Ablai Khan's Residence
The Residence of Ablai Khan, the Middle Zhuz, the leader recognized as ruler of all the Kazakhs, stands along the Sutyushev street . The building was originally built in 1829 and it was financed by Catherine the Great as a place of residence for Ablai Khan.
He was supported by Russia to constantly visit the city to encourage harmonious relations between the 2 ethnic groups. Previously, the building also served as a military hospital before falling into a state of disrepair but it was restored in the mid-2000s. The museum contains aspects of Ablai’s life, his achievements, his battles with the Dzhungars, and his election in 1771 as “Khan of all Kazakhs” along with an impressive example of his diplomatic relations with Tsarist Russia and with Qing China, which defeated the Dzhungars in 1758.
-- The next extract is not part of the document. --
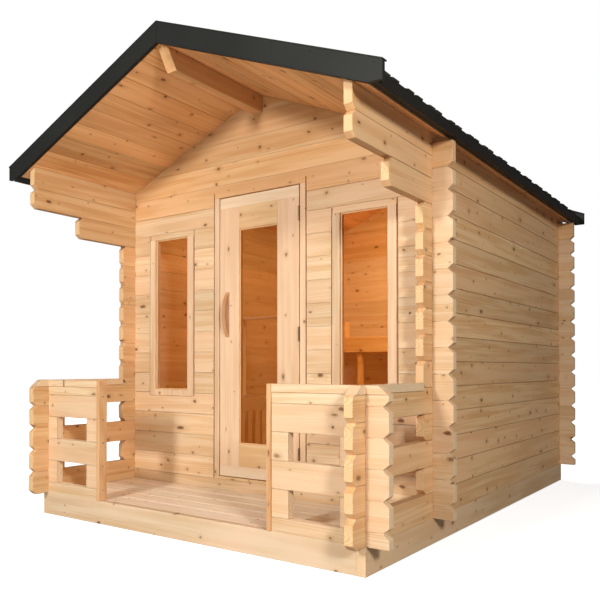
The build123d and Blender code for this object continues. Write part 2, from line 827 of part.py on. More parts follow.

Lake Pestroye is located to southwest of Petropavl near the villages of Teplichnoye and Kuibyshevskoye. The city beach sits on the shore of this lake, which is perfect for swimming in summer and ice skating in winter. In 2011, for the 20th anniversary of Kazakhstan’s independence, a steel made “North Star” was built in the shore of the Pestroy lake and an Independence Park was set next to it.
Big White Lake
Big White Lake (озеро Большое Белое) the lake lies within the city of Petropavlovsk, in the northeastern outskirts of the city, near the village of Beloe. The lake receives its waters from the snow and rain and it is frozen from November till April-May.
HOW TO GET TO Petropavl
The train station of Petropavl is located at the eastern edge of the town, at the side of the large Auezov Square. The city is linked by a daily Talgo train and with some slower trains, that take to Astana in 6 h through Kokshetau and Borovoye, and further overnight to Almaty in 20 hours through Karaganda. Petropavl is also connected with Russian cities of Omsk, Novosibirsk, Chelyabinsk, Yekaterinburg and Moscow.
Bus / Minibus / Taxi
The bus station lies within close distance from the train station, on Auezov Square in the city’s southeast. Buses and taxis also run daily to all other northern Kazakh cities.